▸ Work required: Your task is to reproduce the material exactly.

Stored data
#####

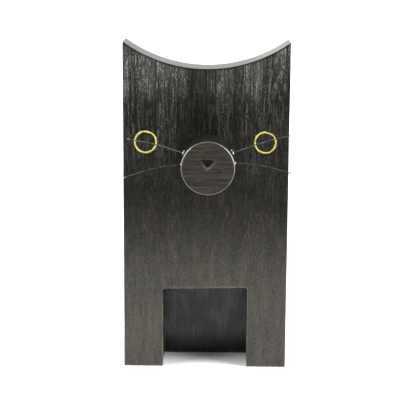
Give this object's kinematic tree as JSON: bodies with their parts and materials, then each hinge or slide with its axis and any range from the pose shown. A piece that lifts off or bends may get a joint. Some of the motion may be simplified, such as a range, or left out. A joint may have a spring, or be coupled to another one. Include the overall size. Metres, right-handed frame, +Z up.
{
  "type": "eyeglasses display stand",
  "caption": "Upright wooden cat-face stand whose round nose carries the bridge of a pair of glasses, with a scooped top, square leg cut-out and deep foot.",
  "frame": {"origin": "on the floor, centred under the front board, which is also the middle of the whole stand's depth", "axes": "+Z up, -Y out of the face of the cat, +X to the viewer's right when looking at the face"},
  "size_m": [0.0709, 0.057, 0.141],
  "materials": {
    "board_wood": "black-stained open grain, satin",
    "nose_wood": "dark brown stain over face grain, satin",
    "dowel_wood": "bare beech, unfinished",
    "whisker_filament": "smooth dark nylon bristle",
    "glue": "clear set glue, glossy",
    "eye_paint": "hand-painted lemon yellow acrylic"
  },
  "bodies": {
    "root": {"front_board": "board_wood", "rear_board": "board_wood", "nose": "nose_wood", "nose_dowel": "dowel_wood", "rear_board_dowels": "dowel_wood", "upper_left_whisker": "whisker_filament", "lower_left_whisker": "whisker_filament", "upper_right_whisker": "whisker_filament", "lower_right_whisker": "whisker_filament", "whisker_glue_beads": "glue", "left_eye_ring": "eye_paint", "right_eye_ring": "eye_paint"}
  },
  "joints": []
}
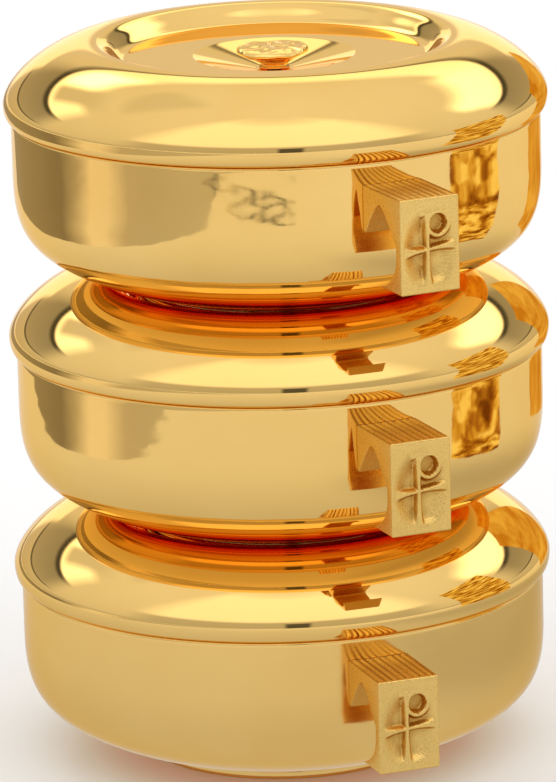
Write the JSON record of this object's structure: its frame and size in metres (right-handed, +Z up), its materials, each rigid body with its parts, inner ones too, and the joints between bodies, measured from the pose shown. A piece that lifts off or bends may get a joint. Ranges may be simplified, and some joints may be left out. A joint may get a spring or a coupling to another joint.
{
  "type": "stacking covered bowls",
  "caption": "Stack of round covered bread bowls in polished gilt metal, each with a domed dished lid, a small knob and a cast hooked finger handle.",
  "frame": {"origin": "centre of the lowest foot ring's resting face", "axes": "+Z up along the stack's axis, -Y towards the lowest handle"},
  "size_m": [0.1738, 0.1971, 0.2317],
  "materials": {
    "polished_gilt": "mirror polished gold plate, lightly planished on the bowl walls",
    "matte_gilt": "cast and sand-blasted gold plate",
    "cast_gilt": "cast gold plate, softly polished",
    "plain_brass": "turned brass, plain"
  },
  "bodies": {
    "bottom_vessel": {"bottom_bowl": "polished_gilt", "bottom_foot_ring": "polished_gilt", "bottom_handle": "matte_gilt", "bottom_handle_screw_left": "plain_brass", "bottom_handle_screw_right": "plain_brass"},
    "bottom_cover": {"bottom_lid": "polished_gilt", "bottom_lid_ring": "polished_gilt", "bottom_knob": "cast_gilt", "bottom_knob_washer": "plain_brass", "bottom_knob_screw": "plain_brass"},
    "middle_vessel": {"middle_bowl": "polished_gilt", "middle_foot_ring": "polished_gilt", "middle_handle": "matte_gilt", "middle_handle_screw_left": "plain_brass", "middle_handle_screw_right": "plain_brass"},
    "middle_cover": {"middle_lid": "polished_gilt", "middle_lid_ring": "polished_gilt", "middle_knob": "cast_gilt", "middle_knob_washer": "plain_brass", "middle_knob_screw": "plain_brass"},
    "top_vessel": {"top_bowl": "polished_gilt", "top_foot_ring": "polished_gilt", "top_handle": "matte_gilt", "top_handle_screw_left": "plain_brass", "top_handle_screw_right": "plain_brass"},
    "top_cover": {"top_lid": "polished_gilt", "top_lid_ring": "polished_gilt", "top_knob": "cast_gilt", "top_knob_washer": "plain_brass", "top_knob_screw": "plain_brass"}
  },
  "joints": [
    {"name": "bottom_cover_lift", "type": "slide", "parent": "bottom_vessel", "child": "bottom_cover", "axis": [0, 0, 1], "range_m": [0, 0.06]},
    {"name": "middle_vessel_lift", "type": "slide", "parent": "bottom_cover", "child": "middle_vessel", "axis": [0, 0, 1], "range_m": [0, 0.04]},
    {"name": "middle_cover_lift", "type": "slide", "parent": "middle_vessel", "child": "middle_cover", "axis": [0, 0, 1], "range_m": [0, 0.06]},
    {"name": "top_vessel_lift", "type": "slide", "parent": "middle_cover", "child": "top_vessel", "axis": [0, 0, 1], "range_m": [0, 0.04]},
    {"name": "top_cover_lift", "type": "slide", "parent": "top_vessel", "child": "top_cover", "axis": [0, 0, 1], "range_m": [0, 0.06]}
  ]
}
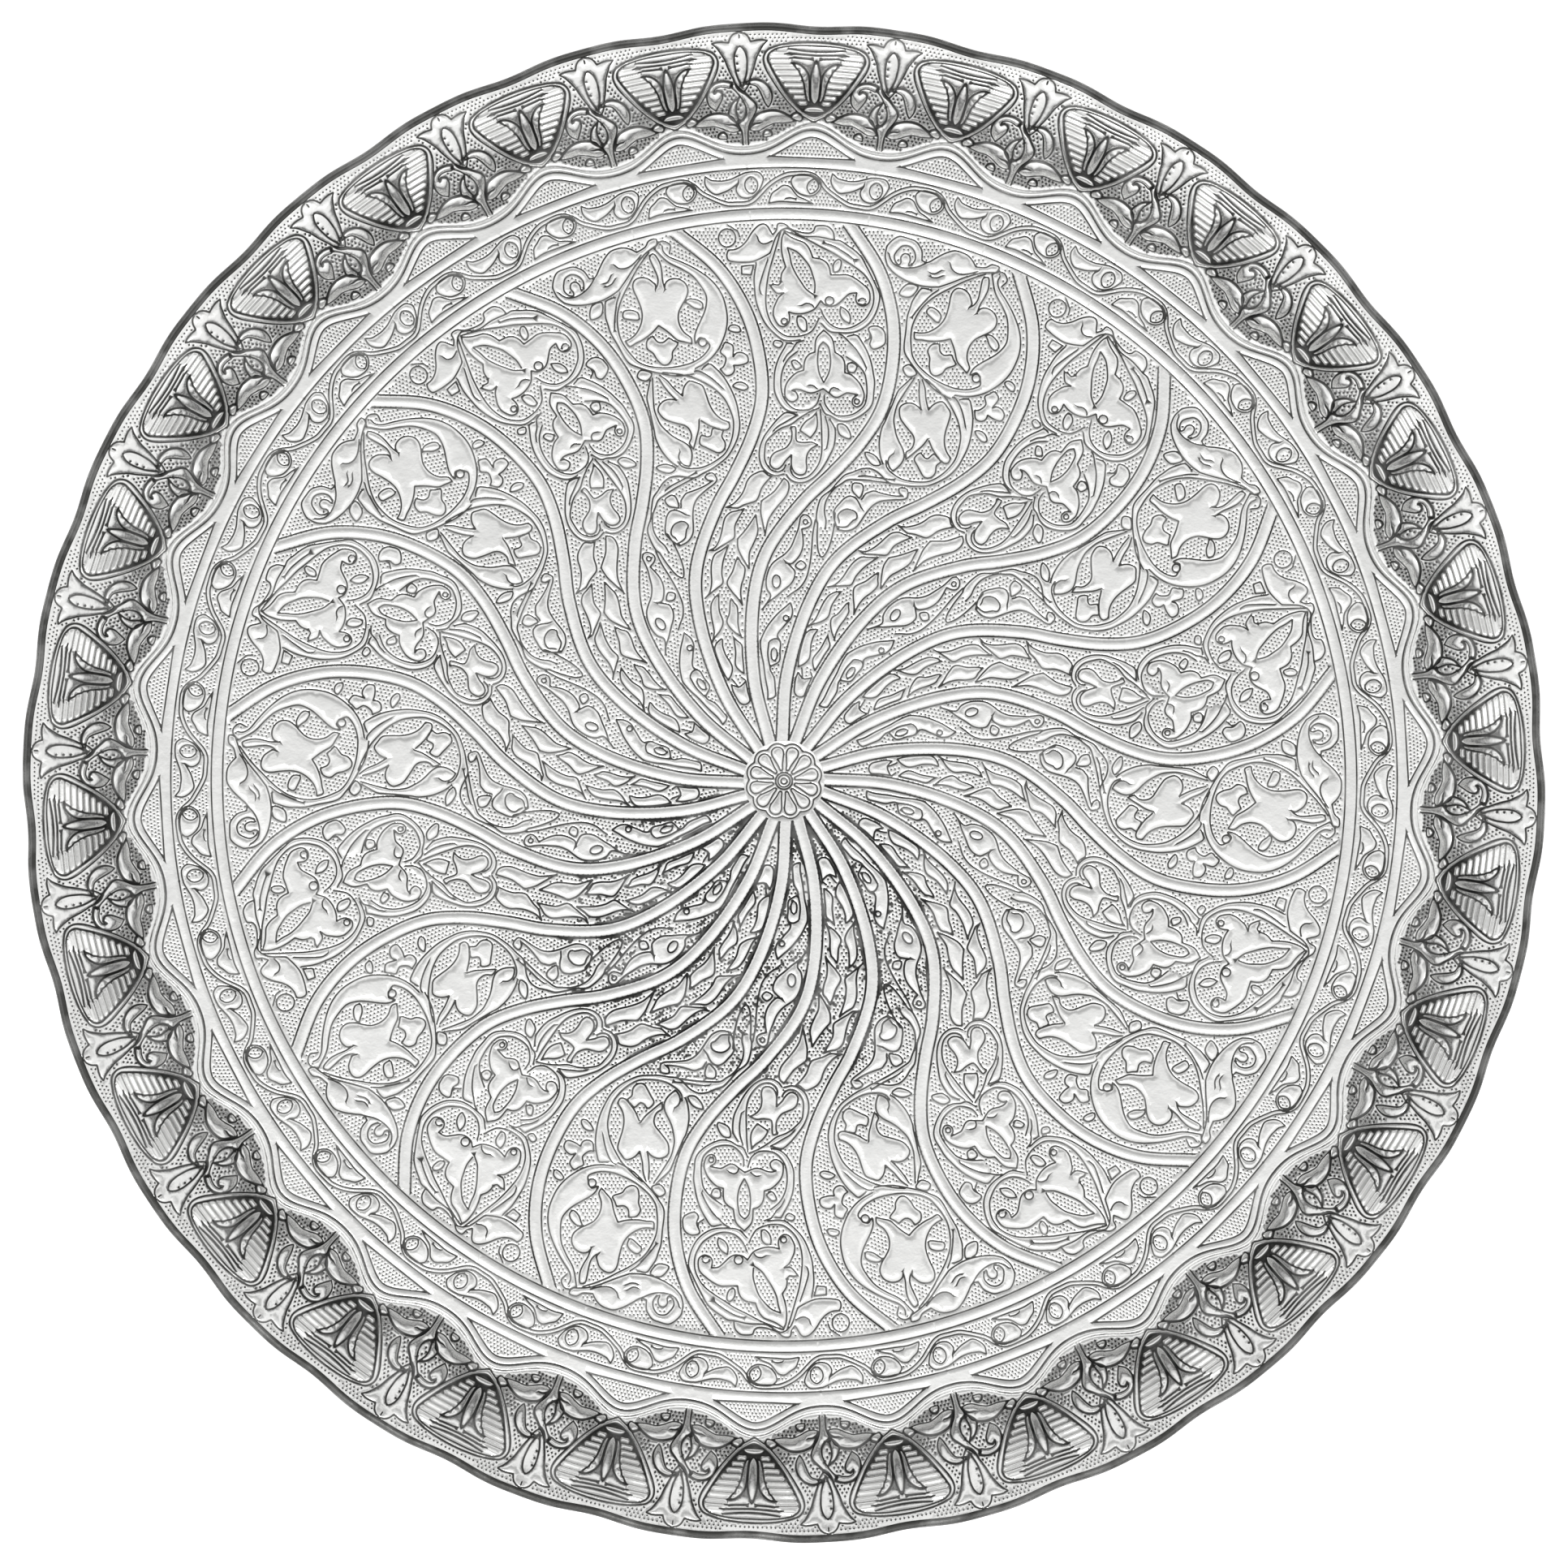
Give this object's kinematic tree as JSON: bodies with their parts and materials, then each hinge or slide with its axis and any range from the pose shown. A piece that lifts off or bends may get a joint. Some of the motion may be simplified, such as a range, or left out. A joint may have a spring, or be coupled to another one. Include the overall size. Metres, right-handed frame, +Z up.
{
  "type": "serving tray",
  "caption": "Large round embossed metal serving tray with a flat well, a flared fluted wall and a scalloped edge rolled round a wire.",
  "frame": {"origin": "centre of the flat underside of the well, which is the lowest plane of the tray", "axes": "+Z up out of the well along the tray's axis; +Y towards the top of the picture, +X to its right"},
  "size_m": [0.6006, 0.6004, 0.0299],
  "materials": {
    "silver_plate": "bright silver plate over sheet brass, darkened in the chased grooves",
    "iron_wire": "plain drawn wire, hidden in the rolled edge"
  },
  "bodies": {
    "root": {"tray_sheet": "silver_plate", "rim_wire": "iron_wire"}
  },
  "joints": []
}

#####

▸ Solved exercise:
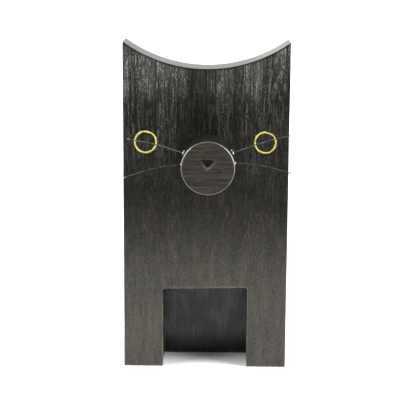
Give this object's kinematic tree as JSON: bodies with their parts and materials, then each hinge or slide with its axis and any range from the pose shown. A piece that lifts off or bends may get a joint. Some of the motion may be simplified, such as a range, or left out. A joint may have a spring, or be coupled to another one. Include the overall size. Metres, right-handed frame, +Z up.
{
  "type": "eyeglasses display stand",
  "caption": "Upright wooden cat-face stand whose round nose carries the bridge of a pair of glasses, with a scooped top, square leg cut-out and deep foot.",
  "frame": {"origin": "on the floor, centred under the front board, which is also the middle of the whole stand's depth", "axes": "+Z up, -Y out of the face of the cat, +X to the viewer's right when looking at the face"},
  "size_m": [0.0709, 0.057, 0.141],
  "materials": {
    "board_wood": "black-stained open grain, satin",
    "nose_wood": "dark brown stain over face grain, satin",
    "dowel_wood": "bare beech, unfinished",
    "whisker_filament": "smooth dark nylon bristle",
    "glue": "clear set glue, glossy",
    "eye_paint": "hand-painted lemon yellow acrylic"
  },
  "bodies": {
    "root": {"front_board": "board_wood", "rear_board": "board_wood", "nose": "nose_wood", "nose_dowel": "dowel_wood", "rear_board_dowels": "dowel_wood", "upper_left_whisker": "whisker_filament", "lower_left_whisker": "whisker_filament", "upper_right_whisker": "whisker_filament", "lower_right_whisker": "whisker_filament", "whisker_glue_beads": "glue", "left_eye_ring": "eye_paint", "right_eye_ring": "eye_paint"}
  },
  "joints": []
}
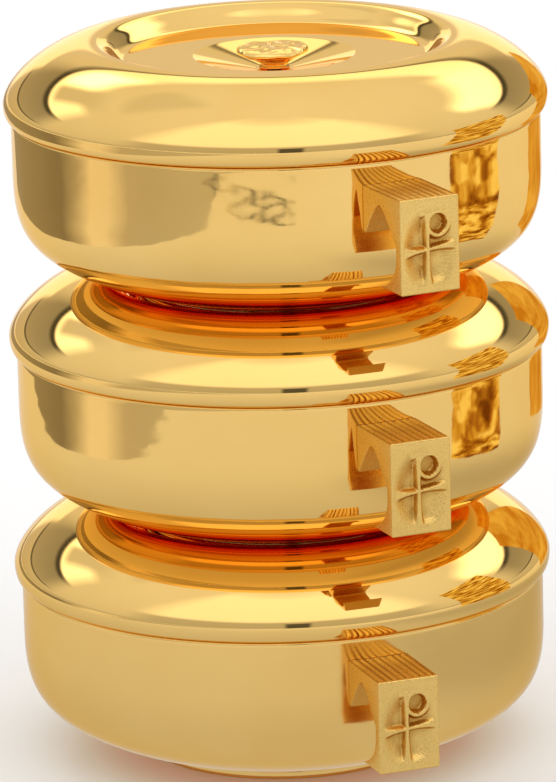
Write the JSON record of this object's structure: its frame and size in metres (right-handed, +Z up), its materials, each rigid body with its parts, inner ones too, and the joints between bodies, measured from the pose shown. A piece that lifts off or bends may get a joint. Ranges may be simplified, and some joints may be left out. A joint may get a spring or a coupling to another joint.
{
  "type": "stacking covered bowls",
  "caption": "Stack of round covered bread bowls in polished gilt metal, each with a domed dished lid, a small knob and a cast hooked finger handle.",
  "frame": {"origin": "centre of the lowest foot ring's resting face", "axes": "+Z up along the stack's axis, -Y towards the lowest handle"},
  "size_m": [0.1738, 0.1971, 0.2317],
  "materials": {
    "polished_gilt": "mirror polished gold plate, lightly planished on the bowl walls",
    "matte_gilt": "cast and sand-blasted gold plate",
    "cast_gilt": "cast gold plate, softly polished",
    "plain_brass": "turned brass, plain"
  },
  "bodies": {
    "bottom_vessel": {"bottom_bowl": "polished_gilt", "bottom_foot_ring": "polished_gilt", "bottom_handle": "matte_gilt", "bottom_handle_screw_left": "plain_brass", "bottom_handle_screw_right": "plain_brass"},
    "bottom_cover": {"bottom_lid": "polished_gilt", "bottom_lid_ring": "polished_gilt", "bottom_knob": "cast_gilt", "bottom_knob_washer": "plain_brass", "bottom_knob_screw": "plain_brass"},
    "middle_vessel": {"middle_bowl": "polished_gilt", "middle_foot_ring": "polished_gilt", "middle_handle": "matte_gilt", "middle_handle_screw_left": "plain_brass", "middle_handle_screw_right": "plain_brass"},
    "middle_cover": {"middle_lid": "polished_gilt", "middle_lid_ring": "polished_gilt", "middle_knob": "cast_gilt", "middle_knob_washer": "plain_brass", "middle_knob_screw": "plain_brass"},
    "top_vessel": {"top_bowl": "polished_gilt", "top_foot_ring": "polished_gilt", "top_handle": "matte_gilt", "top_handle_screw_left": "plain_brass", "top_handle_screw_right": "plain_brass"},
    "top_cover": {"top_lid": "polished_gilt", "top_lid_ring": "polished_gilt", "top_knob": "cast_gilt", "top_knob_washer": "plain_brass", "top_knob_screw": "plain_brass"}
  },
  "joints": [
    {"name": "bottom_cover_lift", "type": "slide", "parent": "bottom_vessel", "child": "bottom_cover", "axis": [0, 0, 1], "range_m": [0, 0.06]},
    {"name": "middle_vessel_lift", "type": "slide", "parent": "bottom_cover", "child": "middle_vessel", "axis": [0, 0, 1], "range_m": [0, 0.04]},
    {"name": "middle_cover_lift", "type": "slide", "parent": "middle_vessel", "child": "middle_cover", "axis": [0, 0, 1], "range_m": [0, 0.06]},
    {"name": "top_vessel_lift", "type": "slide", "parent": "middle_cover", "child": "top_vessel", "axis": [0, 0, 1], "range_m": [0, 0.04]},
    {"name": "top_cover_lift", "type": "slide", "parent": "top_vessel", "child": "top_cover", "axis": [0, 0, 1], "range_m": [0, 0.06]}
  ]
}
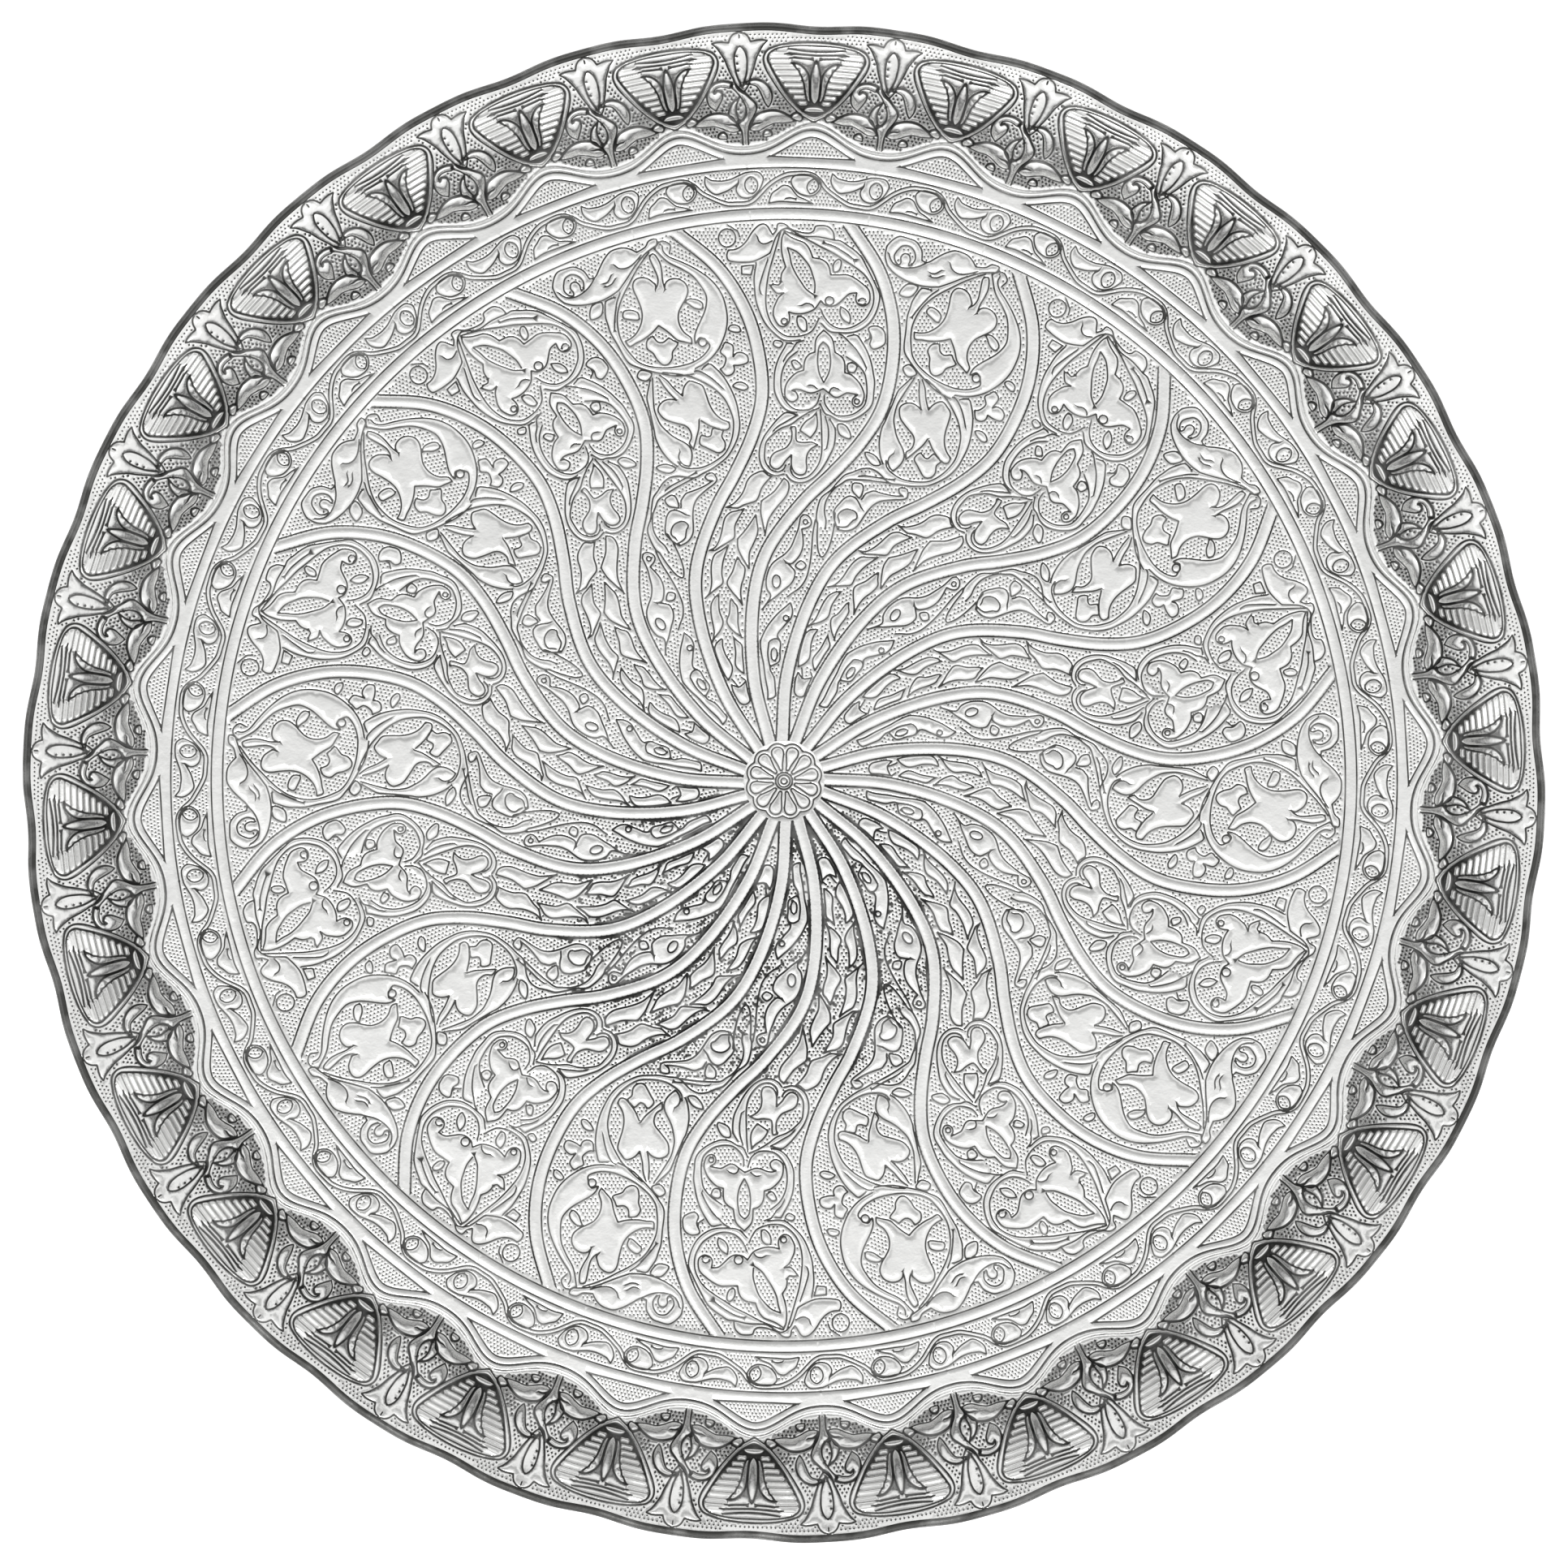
Give this object's kinematic tree as JSON: bodies with their parts and materials, then each hinge or slide with its axis and any range from the pose shown. A piece that lifts off or bends may get a joint. Some of the motion may be simplified, such as a range, or left out. A joint may have a spring, or be coupled to another one. Include the overall size. Metres, right-handed frame, +Z up.
{
  "type": "serving tray",
  "caption": "Large round embossed metal serving tray with a flat well, a flared fluted wall and a scalloped edge rolled round a wire.",
  "frame": {"origin": "centre of the flat underside of the well, which is the lowest plane of the tray", "axes": "+Z up out of the well along the tray's axis; +Y towards the top of the picture, +X to its right"},
  "size_m": [0.6006, 0.6004, 0.0299],
  "materials": {
    "silver_plate": "bright silver plate over sheet brass, darkened in the chased grooves",
    "iron_wire": "plain drawn wire, hidden in the rolled edge"
  },
  "bodies": {
    "root": {"tray_sheet": "silver_plate", "rim_wire": "iron_wire"}
  },
  "joints": []
}